Com rigor, clareza, precisão de estilo e segurança nas fontes, o livro chega a causar comoção em várias passagens, sobretudo nos trechos que revelam as mazelas da supremacia do homem-algoz-poderoso em relação aos animais-vítimas-vulneráveis. Enquanto a linha de produção segue implacável na fila da degola nas granjas e matadouros, quase ninguém se importa com a forma pela qual a carne chega aos açougues, supermercados e lugares de comilança. Poucos veem que os condenados são como nós: têm dois olhos, dois ouvidos e uma boca... E os mesmos órgãos vitais. A crueldade dos experimentos nazistas nos judeus, que incluiu testes realizados em pessoas humanas com deficiência, exterminou em massa, nas câmaras de gás, crianças, idosos, homossexuais e outras pessoas tidas como indesejáveis ou proscritas. Isso tudo não escapa do olhar crítico da autora, haja vista as inegáveis analogias entre a “limpeza racial nazista” e a vida de servidão e castigos imposta a tantas espécies. Trazida ao tempo atual, tal reflexão se volta ao papel do Estado, das autoridades constituídas e da sociedade civil como um todo, para que se considere a dignidade dos animais enquanto seres sencientes integrantes de uma comunidade ecoética e, assim, se atenda aos apelos silenciados de outras vidas que vivem e querem viver.

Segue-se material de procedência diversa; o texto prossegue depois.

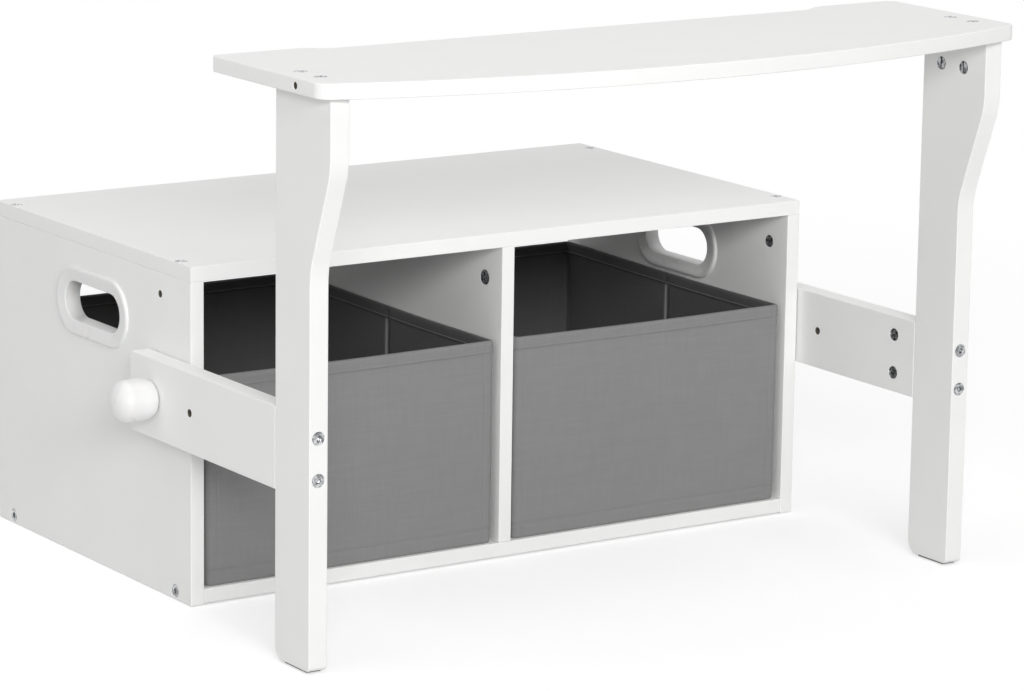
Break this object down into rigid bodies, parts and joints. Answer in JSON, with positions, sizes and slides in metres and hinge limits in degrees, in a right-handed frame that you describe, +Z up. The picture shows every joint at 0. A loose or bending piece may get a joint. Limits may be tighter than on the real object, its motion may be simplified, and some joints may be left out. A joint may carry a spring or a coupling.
{
  "type": "play table",
  "caption": "Low storage bench for a child, open in front and behind, with fabric bins and hand grips, and a table frame on clamping knobs that swings up to become a backrest.",
  "frame": {"origin": "on the ground below the middle of the whole object's outer box, with the table frame down", "axes": "+X to the right when seen from the open front, +Y from the open front to the back, +Z up"},
  "size_m": [0.694, 0.622, 0.45],
  "materials": {
    "white_board": "fibreboard with smooth white satin lacquer",
    "white_plastic": "moulded white plastic, lightly glossy",
    "plated_steel": "zinc plated steel",
    "dowel_wood": "bare beech",
    "grey_cloth": "grey non-woven fabric with a fine embossed texture",
    "grey_board": "raw grey cardboard",
    "grey_felt": "pressed grey felt"
  },
  "bodies": {
    "box": {"seat_board": "white_board", "left_side": "white_board", "right_side": "white_board", "divider": "white_board", "bottom_board": "white_board", "left_grip_outer": "white_plastic", "left_grip_inner": "white_plastic", "right_grip_outer": "white_plastic", "right_grip_inner": "white_plastic", "seat_bolts": "plated_steel", "seat_barrel_nuts": "plated_steel", "base_bolts": "plated_steel", "base_barrel_nuts": "plated_steel", "divider_cams": "plated_steel", "divider_cam_pins": "plated_steel", "box_dowels": "dowel_wood", "pivot_nuts": "plated_steel", "pivot_spacers": "white_plastic"},
    "table_frame": {"tabletop": "white_board", "left_leg": "white_board", "right_leg": "white_board", "left_arm": "white_board", "right_arm": "white_board", "tabletop_bolts": "plated_steel", "tabletop_barrel_nuts": "plated_steel", "arm_bolts": "plated_steel", "arm_barrel_nuts": "plated_steel", "frame_dowels": "dowel_wood", "leg_glides": "grey_felt"},
    "left_knob": {"left_knob": "white_plastic", "left_knob_stud": "plated_steel", "left_knob_washer": "plated_steel"},
    "right_knob": {"right_knob": "white_plastic", "right_knob_stud": "plated_steel", "right_knob_washer": "plated_steel"},
    "left_bin": {"left_bin_shell": "grey_cloth", "left_bin_binding": "grey_cloth", "left_bin_stiffeners": "grey_board", "left_bin_base_board": "grey_cloth"},
    "right_bin": {"right_bin_shell": "grey_cloth", "right_bin_binding": "grey_cloth", "right_bin_stiffeners": "grey_board", "right_bin_base_board": "grey_cloth"}
  },
  "joints": [
    {"name": "table_swing", "type": "hinge", "parent": "box", "child": "table_frame", "pos_m": [0, 0.013, 0.164], "axis": [-1, 0, 0], "range_deg": [0, 90]},
    {"name": "left_knob_turn", "type": "hinge", "parent": "box", "child": "left_knob", "pos_m": [-0.33, 0.013, 0.164], "axis": [-1, 0, 0], "range_deg": [0, 360]},
    {"name": "right_knob_turn", "type": "hinge", "parent": "box", "child": "right_knob", "pos_m": [0.33, 0.013, 0.164], "axis": [1, 0, 0], "range_deg": [0, 360]},
    {"name": "left_bin_slide", "type": "slide", "parent": "box", "child": "left_bin", "axis": [0, -1, 0], "range_m": [0, 0.3]},
    {"name": "right_bin_slide", "type": "slide", "parent": "box", "child": "right_bin", "axis": [0, -1, 0], "range_m": [0, 0.3]}
  ]
}
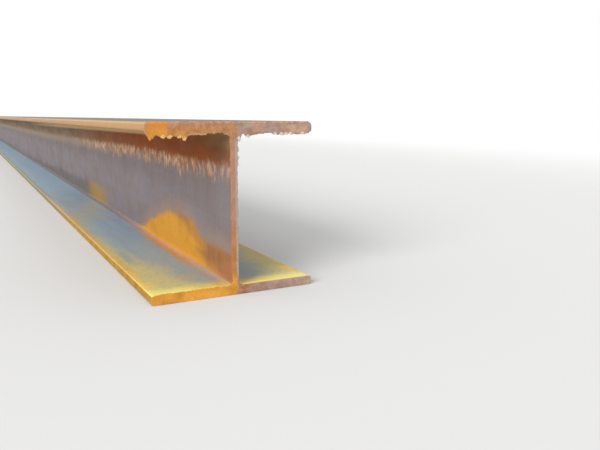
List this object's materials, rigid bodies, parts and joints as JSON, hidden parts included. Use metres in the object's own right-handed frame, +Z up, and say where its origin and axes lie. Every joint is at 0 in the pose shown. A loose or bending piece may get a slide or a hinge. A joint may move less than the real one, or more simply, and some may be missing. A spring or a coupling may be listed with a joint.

O livro é dividido em duas partes: a Teoria Moral Abolicionista e a Teoria Política Abolicionista Animalista. Na primeira, a autora trata do abolicionismo, da senciência e discorre sobre os enfrentamentos pioneiros. Na segunda parte ela se detém no supremacismo, depois no fascismo e mais a frente no especismo, até indicar como desfazer a trama que nos enreda. Para Sônia Felipe, “O desafio de desatar os nós tramados em nós pela cultura centrada no valor da vida dos humanos, uma cultura que despreza o valor da vida dos não humanos, não está posto apenas para os abolicionistas veganos; é o grande desafio ético posto a toda a humanidade”. Uma perfeita conclusão autoral. Mais não é preciso falar. Apenas ler. Ler e admirar esta singular publicação da maior filósofa animalista do Brasil, cuja influência no ativismo pelos animais e pela natureza é simplesmente extraordinária. Que a vida e a obra de Sônia Felipe continuem a fluir e a influir nos olhos e nas mentes daqueles que estão ou virão. Que seus escritos sejam capazes de contribuir para as mudanças sonhadas. Que eles possam despertar consciências adormecidas e restabelecer a esperança de que um dia se reconheçam os direitos animais como algo justo, legítimo e absoluto.